Without all fraud or guile.

Let Winthrop’s name still famous be,

With us and our posterity.

What goods he had he did not spare,

The Church and Commonwealth

Had of his goods the greatest share,

Kept nothing for himself.

My tongue, my pen, my rustic art

Cannot express his true desert.

The nature of the pelican

Read stories what they say,

To her I would compare this man

If lawfully I may.

To Moses meek, to Abraham,

To Joseph and to Jonathan.

He was New England’s pelican

New England’s governor

He was New England’s Solomon

New England’s conservator.

Time and experience the best trial,

These two admit of no denial:

Let nineteen years then witness be

Of Winthrop’s true sincerity.

Such gifts of grace from God had he,

That more than man he seem’d to be.

But now he’s gone and clad in clay,

Grim death hath taken him away.

Death like a murdering Jesuit

Hath robbed us of our heart’s delight.

Let’s show our love to him by weeping

That cared for us when we lay sleeping

O that our dry eyes fountains were,

Our heads a living spring,

O that our sighs the clouds could tear,

And make an echo ring:

Let us sit down in sorrow fell

And now with tears ring out his knell.

Bright shining Phoebus hide thy face

Let misty clouds make dark thy sky,

Fair Cynthia count it no disgrace

To aid us with thy weeping eye.

O weep with us for Joshua

The loadstone of America.

My senses they are all too weak

His praises due to write or speak

Now I must leave it to their skill

Who can indite and write at will.

New England thou hast cause to mourn,

For that thy special friend is gone,

Yet see you mourn with moderation,

No cause you have of desperation,

They yet survive who may renew

Decayed and dying hopes in you

With honor due let us respect them,

No cause we have for to reject them,

They are to us as true directors

And under God our chief protectors.

Here you have Lowell’s loyalty,

Penned with his slender skill

And with it no good poetry,

Yet certainly good will.

Read these few verses willingly

And view them not with Momus’ eye,

Friendly correct what is amiss,

Accept his love that did write this.

— Percival Lowell


2 Comments Add yours

  1. Alfred Corn says:

    Good that he kept his day job.
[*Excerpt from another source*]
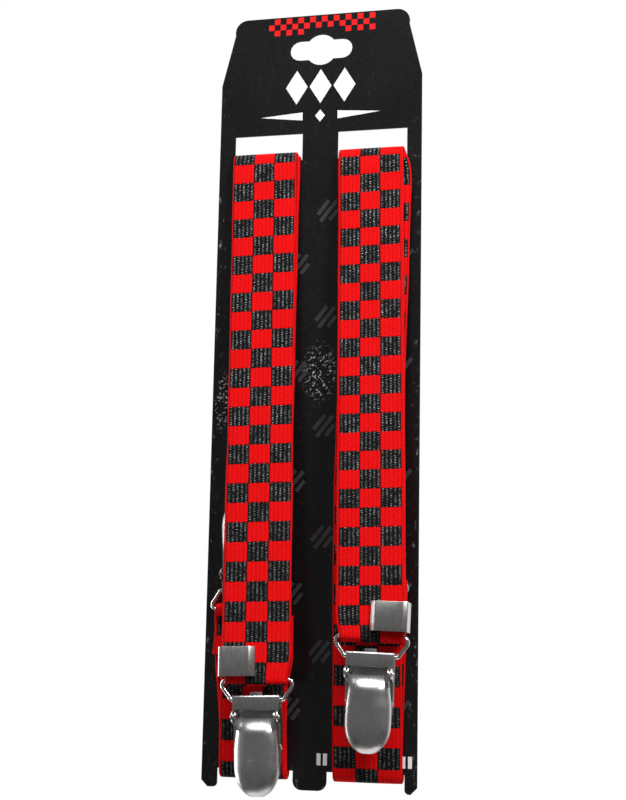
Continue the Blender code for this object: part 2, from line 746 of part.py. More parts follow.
def make_clip(kind, side, bar, turn):
    """One clip on an empty at its loop's upper bar."""
    holder = bpy.data.objects.new(f"{kind}_clip_{side}", None)
    parts.objects.link(holder)
    holder.location = bar
    holder.rotation_euler = Euler((0.0, turn, 0.0))
    bpy.context.view_layer.update()
    make_loop(f"{kind}_wire_loop_{side}", holder)
    make_back_plate(f"{kind}_clip_plate_{side}", holder)
    make_front_jaw(f"{kind}_clip_jaw_{side}", holder)
    make_lever(f"{kind}_clip_lever_{side}", holder)


# ---------------------------------------------------------------- adjusters


def make_adjuster(side):
    """C-shaped clamp: a dished face, a wall round the strap's outer edge, a back leg and a biting lip."""
    bar, up = FRONT_BAR[side], front_ply_direction(side)
    out = OUTWARD[side]
    rise = (ADJUSTER_CENTRE_Z[side] - bar.z) / up.z
    slope = (FRONT_TOP_X[side] - bar.x) / (STRAP_SLOT_BOTTOM - bar.z)
    forward = Vector((0.0, -up.z, up.y))
    centre = bar + forward * FOLD_RADIUS + up * rise
    centre.x = bar.x + slope * (ADJUSTER_CENTRE_Z[side] - bar.z)
    tail_back = 2 * FOLD_RADIUS + WEB_THICKNESS / 2
    edge = WEB_WIDTH / 2 + 0.75 * MM
    profile = [
        (0.3 * MM, -1.30 * MM),
        (2.2 * MM, -2.75 * MM),
        (7.2 * MM, -2.45 * MM),
        (11.9 * MM, -2.75 * MM),
        (edge, -2.2 * MM),
        (edge, tail_back + 0.6 * MM),
        (2.0 * MM, tail_back + 0.6 * MM),
    ]
    profile = filleted([(out * u, d) for u, d in profile], 0.8 * MM)
    obj = curve_object(f"slide_adjuster_{side}", [[tuple(point) for point in profile]], cyclic=False)
    obj.data.fill_mode = "NONE"
    obj.data.extrude = ADJUSTER_HEIGHT / 2
    obj = solidify(to_mesh(obj), SHEET)
    lean = math.atan2(up.y, up.z)
    holder = bpy.data.objects.new(f"adjuster_place_{side}", None)
    parts.objects.link(holder)
    holder.location = centre
    holder.rotation_euler = Euler((-lean, FRONT_TILT[side], 0.0))
    place(obj, holder, NICKEL)


make_card()
make_strap("left", "right", raised=False)
make_strap("right", "left", raised=True)
make_patch()
for side in ("left", "right"):
    make_sewn_end_stitching(side)
    make_clip("front", side, FRONT_BAR[side], FRONT_TILT[side])
    make_clip("back", side, BACK_BAR[side], math.pi + BACK_TILT[side])
    make_adjuster(side)
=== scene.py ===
import math

import bmesh
import bpy
import numpy as np
from mathutils import Euler, Matrix, Vector


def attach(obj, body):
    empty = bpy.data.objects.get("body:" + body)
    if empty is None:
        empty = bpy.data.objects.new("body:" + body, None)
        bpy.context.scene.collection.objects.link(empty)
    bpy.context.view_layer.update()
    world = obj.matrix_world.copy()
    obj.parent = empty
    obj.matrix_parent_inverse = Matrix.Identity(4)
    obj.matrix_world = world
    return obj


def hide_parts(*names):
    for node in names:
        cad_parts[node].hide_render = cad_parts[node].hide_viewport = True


# Looks for the clip suspenders on their card. Metres; the card hangs in the XZ plane and faces
# -Y, with the
# origin where a peg bears in the hang slot.
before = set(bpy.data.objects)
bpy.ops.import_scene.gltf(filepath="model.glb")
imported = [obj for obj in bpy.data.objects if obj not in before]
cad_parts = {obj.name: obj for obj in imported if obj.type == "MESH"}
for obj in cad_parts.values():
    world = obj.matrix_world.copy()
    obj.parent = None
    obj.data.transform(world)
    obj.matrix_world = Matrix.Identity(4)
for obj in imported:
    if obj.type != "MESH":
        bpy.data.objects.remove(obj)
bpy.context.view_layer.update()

MM = 0.001
GAP = 0.3 * MM

# ---------------------------------------------------------------- node trees

ZONE_CORE = 5 * MM
ZONE_EDGE = 14 * MM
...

Most poets in that day at least got the meter and rhyme right. These days people don’t regard any of the Lowells, including Robert, as topnotch poets. Was there a fatal gene? Maybe Robert isn’t as bad as is said.


    1. historymonocle says:

      Yeah, I’m wondering what the appeal to JR Lowell and Amy Lowell were. They have poems, which I consider nice, but not necessarily thought-provoking.